Отделение жужжит — звук примерно такой, какой я слышал однажды,
Все происходило зимним утром. На мне была куртка — нам их купили, когда мы выиграли чемпионат, — красно-зеленая, с кожаными рукавами и эмблемой в форме футбольного мяча, пришитой на спине. Из-за этой куртки многие негритянские девочки на меня таращились. Я снял ее, но они все равно таращились. Тогда я был намного больше.
Одна из девчонок оставила свою машину, огляделась, чтобы убедиться, что старшего нет поблизости, а потом подошла ко мне. Поинтересовалась, собираемся ли мы играть сегодня вечером, и сказала, что у нее есть брат, который играет в защите. Мы немного поговорили о футболе и прочем таком, и я заметил, что ее лицо расплывается, словно в тумане. Это хлопковый пух летал в воздухе.
Я сказал ей о пухе. Она закатила глаза и прыснула в кулак, когда добавил, что вижу ее лицо словно туманным утром во время утиной охоты. Она в ответ: «И что бы мы с тобой делали, если бы остались одни, там, во время утиной охоты?» Я сказал, что она могла бы позаботиться о моем ружье, и все девушки вокруг захихикали. Я и сам посмеялся своей остроте. Мы все еще болтали и смеялись, когда она вдруг схватила мои руки и сжала пальцами.

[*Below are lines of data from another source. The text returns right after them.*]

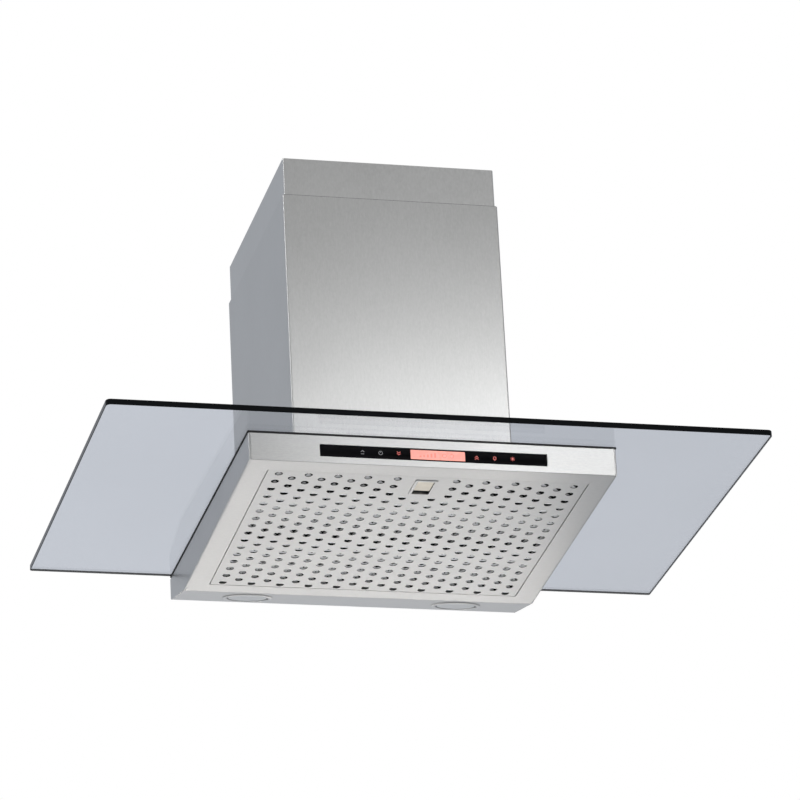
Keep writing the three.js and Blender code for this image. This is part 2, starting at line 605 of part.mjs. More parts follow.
hood.add(piece('blower_box', blowerBox(), ZINC));
makeScroll(hood);
hood.add(piece('impeller', impeller(), BLACK_PLASTIC));
const { shaft, collar } = makeMotor(hood);
hood.add(piece('motor_shaft', shaft, DARK_STEEL));
hood.add(piece('impeller_collar', collar, COPPER));
makeOutlet(hood);
makeElectrics(hood);

root.updateMatrixWorld(true);
export default root;
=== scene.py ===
# Ceiling-hung range hood with a glass canopy: finishes, drawn pieces, studio and camera.
import math
import bmesh
import bpy
from mathutils import Matrix, Vector


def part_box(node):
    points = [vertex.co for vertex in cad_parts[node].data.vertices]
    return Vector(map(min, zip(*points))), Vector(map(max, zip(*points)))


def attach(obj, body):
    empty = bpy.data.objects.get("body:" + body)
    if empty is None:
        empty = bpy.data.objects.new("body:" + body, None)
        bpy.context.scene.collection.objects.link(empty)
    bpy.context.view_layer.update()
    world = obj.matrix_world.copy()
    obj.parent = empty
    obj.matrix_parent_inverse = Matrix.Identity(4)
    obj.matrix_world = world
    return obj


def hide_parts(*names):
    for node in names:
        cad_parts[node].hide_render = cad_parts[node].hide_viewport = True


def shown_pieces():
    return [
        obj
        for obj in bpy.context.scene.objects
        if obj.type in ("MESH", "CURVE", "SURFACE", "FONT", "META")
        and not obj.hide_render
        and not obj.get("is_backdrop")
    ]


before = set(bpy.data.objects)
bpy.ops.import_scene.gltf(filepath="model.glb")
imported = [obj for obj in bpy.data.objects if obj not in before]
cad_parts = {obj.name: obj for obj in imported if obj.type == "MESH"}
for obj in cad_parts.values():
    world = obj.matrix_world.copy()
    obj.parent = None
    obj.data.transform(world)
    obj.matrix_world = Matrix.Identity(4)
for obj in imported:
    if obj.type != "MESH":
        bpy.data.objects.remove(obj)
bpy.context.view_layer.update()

MM = 0.001

# ---- camera and studio ---------------------------------------------------------------------------
CAMERA_TARGET = Vector((0.0030, -0.168, -0.3493))
CAMERA_DISTANCE = 6.889
CAMERA_AZIMUTH = math.radians(14.47)      # the camera stands to the left of the hood's middle
CAMERA_ELEVATION = math.radians(22.88)    # below the hood, looking up
CAMERA_ROLL = math.radians(-2.98)         # the hood's right side hangs lower in the picture
CAMERA_LENS = 227.6
FLOOR_Z = -10.0

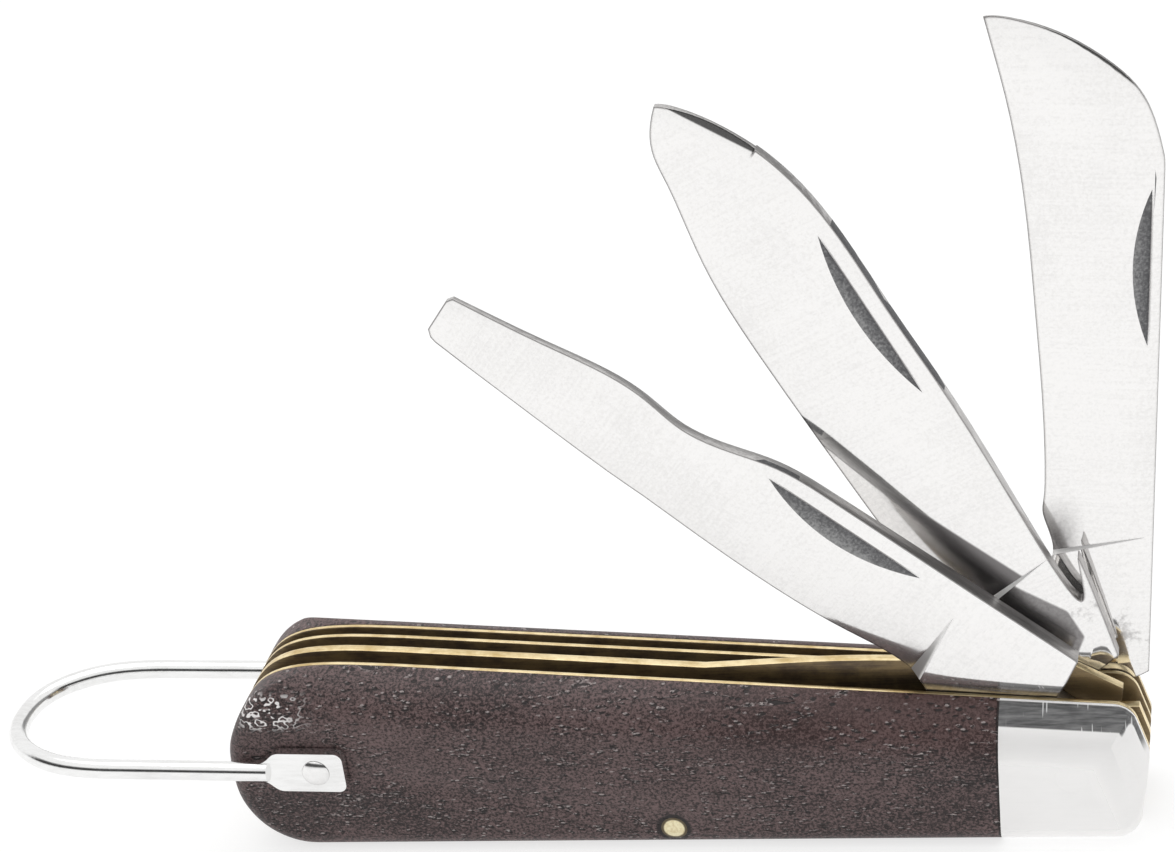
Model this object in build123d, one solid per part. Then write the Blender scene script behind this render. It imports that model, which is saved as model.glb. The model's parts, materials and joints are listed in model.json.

Черты ее лица приобрели резкость; я видел, что она напугана, что ей страшно.
— Давай, — прошептала она мне, — забери меня, большой мальчик. Забери с этой фабрики, из этого города, из этой жизни. Увези меня куда-нибудь: хоть на утиную охоту, хоть куда. Ну же, большой мальчик, ну?
Ее темное хорошенькое личико блестело прямо передо мной. Я стоял с открытым ртом, пытаясь придумать, что ей ответить. Несколько секунд мы стояли друг против друга, сцепившись руками. Затем звук странно изменился и что-то начало отталкивать ее от меня. Какая-то невидимая сила зацепила эту цветастую красную юбку и потянула от меня. Она хваталась за мои руки, а когда оторвалась от меня, ее лицо как бы раздвоилось и стало мягким и текучим, словно тающий шоколад за этим летящим хлопковым туманом. Она рассмеялась, крутанулась, и я увидел желтые ноги, когда юбка поднялась волной. Она подмигнула мне через плечо, убегая обратно к своей машине, где кипа волокон сваливалась со стола на пол; она сгребла ее и легко побежала по проходу между машинами, чтобы бросить волокно в бункер; а потом скрылась за углом, и больше я ее не видел.